DIRECTIONS FOR THIS TASK: Check each line of the material. Copy those containing "joints".

++++ RECORDS PROVIDED ++++

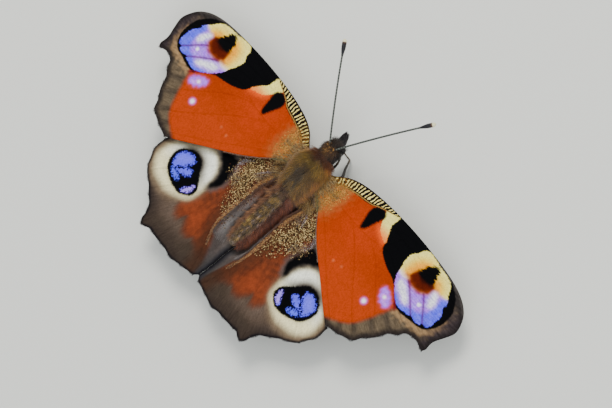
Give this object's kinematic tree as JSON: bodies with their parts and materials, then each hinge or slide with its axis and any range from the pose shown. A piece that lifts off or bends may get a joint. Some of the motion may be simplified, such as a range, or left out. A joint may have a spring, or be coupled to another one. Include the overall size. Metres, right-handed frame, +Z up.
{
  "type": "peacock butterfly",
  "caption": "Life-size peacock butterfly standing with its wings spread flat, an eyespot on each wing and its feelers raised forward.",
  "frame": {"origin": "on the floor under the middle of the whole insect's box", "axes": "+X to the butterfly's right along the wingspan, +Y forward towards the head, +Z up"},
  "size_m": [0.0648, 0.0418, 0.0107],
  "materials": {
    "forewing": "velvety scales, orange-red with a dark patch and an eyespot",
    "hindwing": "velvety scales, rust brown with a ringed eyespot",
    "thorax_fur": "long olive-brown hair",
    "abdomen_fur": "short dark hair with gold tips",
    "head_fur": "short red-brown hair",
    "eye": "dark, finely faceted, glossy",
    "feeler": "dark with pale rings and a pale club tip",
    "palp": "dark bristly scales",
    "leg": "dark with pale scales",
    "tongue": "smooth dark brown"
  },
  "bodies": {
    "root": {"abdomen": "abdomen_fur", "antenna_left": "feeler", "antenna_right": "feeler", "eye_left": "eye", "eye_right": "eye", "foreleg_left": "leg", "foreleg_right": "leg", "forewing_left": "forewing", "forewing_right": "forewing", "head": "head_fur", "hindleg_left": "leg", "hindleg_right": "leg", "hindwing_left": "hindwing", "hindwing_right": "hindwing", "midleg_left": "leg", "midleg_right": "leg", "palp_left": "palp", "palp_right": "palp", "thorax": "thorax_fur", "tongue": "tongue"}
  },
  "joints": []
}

++++
++++ RECORDS PROVIDED ++++

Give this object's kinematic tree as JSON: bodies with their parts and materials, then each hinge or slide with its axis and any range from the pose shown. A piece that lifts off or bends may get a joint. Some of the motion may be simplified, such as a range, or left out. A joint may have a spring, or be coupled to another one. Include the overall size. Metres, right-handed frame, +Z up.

++++
++++ RECORDS PROVIDED ++++

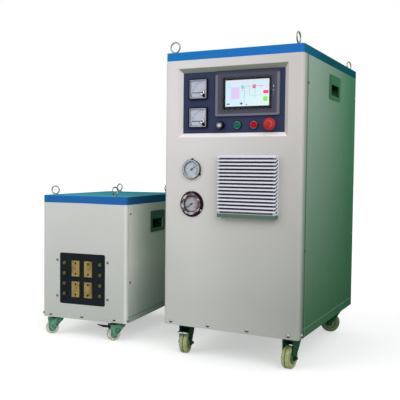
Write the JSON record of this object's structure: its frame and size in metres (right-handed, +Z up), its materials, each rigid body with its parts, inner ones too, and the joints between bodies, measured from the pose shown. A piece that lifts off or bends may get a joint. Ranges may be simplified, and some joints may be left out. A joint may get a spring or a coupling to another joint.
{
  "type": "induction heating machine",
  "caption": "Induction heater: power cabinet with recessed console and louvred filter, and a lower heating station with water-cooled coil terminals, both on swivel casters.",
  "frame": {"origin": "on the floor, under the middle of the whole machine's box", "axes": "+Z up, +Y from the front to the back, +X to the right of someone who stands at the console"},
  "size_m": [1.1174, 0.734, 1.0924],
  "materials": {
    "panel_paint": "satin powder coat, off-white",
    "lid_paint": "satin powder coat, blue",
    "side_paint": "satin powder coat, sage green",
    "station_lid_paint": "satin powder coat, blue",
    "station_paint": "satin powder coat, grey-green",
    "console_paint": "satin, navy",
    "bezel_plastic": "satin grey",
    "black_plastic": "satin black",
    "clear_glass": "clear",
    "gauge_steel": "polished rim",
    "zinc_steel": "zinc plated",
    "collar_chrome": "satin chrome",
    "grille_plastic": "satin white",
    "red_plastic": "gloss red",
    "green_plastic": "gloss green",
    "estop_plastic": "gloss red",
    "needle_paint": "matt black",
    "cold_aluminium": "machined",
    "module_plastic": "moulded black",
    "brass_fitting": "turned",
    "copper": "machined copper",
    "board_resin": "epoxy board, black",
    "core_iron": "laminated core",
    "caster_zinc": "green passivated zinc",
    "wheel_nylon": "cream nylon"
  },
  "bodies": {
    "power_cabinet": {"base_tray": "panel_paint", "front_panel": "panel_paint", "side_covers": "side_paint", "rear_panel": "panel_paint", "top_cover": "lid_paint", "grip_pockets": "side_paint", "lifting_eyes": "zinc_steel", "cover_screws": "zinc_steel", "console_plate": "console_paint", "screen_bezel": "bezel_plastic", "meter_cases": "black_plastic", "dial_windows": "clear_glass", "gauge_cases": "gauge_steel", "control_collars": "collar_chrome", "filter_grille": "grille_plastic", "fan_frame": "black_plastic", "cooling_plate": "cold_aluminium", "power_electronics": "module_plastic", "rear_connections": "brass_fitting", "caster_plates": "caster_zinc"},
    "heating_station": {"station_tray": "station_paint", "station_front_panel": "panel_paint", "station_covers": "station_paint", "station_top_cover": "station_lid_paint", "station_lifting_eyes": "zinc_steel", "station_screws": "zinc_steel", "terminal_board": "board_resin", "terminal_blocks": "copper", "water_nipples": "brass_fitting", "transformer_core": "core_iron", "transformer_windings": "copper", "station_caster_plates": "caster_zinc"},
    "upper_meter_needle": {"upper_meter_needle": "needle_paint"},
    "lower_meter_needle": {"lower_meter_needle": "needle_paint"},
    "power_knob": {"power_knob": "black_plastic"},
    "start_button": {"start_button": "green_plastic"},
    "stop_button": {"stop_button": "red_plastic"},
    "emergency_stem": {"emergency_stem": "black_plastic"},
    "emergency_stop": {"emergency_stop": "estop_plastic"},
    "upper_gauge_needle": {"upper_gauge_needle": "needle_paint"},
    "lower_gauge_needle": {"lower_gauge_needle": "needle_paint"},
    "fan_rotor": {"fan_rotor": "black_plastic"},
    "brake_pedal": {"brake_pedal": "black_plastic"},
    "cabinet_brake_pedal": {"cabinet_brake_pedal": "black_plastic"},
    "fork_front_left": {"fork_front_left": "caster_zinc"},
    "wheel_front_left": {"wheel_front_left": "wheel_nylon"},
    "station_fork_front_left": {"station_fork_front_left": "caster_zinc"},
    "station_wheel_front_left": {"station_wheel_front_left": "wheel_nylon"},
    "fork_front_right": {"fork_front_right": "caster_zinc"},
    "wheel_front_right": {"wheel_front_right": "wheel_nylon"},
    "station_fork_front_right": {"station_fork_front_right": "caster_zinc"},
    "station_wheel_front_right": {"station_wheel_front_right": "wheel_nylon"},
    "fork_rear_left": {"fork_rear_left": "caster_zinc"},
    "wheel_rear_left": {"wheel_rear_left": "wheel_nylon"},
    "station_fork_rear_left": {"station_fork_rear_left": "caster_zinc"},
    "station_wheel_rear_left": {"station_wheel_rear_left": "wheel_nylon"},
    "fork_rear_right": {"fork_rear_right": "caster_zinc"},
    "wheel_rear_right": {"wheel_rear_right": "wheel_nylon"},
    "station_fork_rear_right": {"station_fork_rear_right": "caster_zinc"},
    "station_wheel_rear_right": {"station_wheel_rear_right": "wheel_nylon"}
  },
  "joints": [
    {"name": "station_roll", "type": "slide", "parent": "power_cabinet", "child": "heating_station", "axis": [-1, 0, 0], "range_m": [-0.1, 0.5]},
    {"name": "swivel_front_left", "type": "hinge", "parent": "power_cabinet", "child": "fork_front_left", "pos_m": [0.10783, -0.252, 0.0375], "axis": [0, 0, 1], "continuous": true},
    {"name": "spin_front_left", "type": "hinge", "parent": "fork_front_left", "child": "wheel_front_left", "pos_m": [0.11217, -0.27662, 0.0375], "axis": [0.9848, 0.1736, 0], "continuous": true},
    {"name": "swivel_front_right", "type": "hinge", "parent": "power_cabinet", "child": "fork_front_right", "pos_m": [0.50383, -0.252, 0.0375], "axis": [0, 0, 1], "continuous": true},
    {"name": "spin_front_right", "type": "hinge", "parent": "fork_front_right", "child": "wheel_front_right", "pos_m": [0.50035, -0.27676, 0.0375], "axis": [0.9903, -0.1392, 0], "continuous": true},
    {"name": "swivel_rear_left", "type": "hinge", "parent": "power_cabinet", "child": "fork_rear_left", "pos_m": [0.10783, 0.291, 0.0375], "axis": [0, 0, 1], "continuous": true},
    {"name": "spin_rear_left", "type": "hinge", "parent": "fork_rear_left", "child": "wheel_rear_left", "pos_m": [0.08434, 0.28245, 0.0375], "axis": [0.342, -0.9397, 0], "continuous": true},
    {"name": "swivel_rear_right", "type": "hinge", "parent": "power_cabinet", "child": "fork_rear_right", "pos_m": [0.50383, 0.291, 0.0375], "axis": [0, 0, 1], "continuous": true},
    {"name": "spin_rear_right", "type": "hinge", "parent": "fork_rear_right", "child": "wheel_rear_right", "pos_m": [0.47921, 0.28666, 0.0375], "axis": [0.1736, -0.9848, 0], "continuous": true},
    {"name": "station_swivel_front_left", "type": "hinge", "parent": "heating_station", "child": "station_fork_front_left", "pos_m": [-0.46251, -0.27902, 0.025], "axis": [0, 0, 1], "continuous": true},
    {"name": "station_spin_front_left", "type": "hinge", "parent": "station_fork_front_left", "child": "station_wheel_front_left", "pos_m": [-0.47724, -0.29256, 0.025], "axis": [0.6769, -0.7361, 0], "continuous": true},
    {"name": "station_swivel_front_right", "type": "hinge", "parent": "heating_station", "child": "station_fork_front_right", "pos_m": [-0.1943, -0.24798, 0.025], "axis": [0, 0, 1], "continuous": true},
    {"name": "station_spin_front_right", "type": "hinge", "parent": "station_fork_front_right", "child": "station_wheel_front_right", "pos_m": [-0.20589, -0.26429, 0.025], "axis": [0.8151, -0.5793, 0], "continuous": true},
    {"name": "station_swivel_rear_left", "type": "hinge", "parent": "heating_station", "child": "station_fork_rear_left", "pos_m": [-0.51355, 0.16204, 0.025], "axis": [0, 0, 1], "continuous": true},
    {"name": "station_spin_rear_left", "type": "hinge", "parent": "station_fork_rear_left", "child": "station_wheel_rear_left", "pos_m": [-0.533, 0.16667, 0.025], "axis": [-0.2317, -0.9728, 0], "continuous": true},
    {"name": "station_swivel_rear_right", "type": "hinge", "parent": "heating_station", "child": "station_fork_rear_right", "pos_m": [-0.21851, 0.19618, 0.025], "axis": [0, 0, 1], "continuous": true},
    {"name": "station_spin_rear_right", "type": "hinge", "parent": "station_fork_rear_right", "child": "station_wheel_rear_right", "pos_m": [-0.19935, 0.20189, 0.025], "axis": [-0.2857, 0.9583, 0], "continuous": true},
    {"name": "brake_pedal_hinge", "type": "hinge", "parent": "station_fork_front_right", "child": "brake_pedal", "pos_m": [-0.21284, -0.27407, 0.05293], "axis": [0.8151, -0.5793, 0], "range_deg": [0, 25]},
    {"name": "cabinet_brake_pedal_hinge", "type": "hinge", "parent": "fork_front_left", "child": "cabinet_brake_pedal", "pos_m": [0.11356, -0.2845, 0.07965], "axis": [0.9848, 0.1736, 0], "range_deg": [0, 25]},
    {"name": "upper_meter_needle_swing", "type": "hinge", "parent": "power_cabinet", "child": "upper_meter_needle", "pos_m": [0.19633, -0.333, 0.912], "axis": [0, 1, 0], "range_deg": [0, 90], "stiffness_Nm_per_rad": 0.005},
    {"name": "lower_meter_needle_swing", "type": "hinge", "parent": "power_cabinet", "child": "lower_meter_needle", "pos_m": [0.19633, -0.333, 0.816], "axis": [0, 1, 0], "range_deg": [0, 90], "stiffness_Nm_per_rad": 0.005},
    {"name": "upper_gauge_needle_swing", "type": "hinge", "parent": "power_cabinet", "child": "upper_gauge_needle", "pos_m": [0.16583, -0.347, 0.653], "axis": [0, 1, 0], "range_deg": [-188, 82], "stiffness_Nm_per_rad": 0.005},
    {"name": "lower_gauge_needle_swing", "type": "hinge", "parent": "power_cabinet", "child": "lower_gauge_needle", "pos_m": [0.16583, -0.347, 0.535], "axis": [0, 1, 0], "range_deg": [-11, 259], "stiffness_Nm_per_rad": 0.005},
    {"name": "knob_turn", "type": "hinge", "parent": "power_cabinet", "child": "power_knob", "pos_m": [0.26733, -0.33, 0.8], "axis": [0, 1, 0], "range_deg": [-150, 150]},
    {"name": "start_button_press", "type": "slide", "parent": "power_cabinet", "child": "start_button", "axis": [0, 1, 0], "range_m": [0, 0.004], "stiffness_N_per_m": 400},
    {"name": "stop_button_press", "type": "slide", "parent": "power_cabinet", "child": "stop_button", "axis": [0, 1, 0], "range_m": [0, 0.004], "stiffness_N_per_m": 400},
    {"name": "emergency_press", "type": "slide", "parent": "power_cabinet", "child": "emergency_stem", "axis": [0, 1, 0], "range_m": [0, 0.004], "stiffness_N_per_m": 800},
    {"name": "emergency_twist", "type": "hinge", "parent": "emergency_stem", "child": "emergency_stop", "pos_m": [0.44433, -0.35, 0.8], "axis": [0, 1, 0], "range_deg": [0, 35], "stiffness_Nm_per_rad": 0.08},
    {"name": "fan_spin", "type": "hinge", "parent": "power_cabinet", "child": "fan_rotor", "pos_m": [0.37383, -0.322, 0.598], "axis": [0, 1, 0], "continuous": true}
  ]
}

++++

SOLUTION TO THIS PROBLEM:
  "joints": []
Write the JSON record of this object's structure: its frame and size in metres (right-handed, +Z up), its materials, each rigid body with its parts, inner ones too, and the joints between bodies, measured from the pose shown. A piece that lifts off or bends may get a joint. Ranges may be simplified, and some joints may be left out. A joint may get a spring or a coupling to another joint.
  "joints": [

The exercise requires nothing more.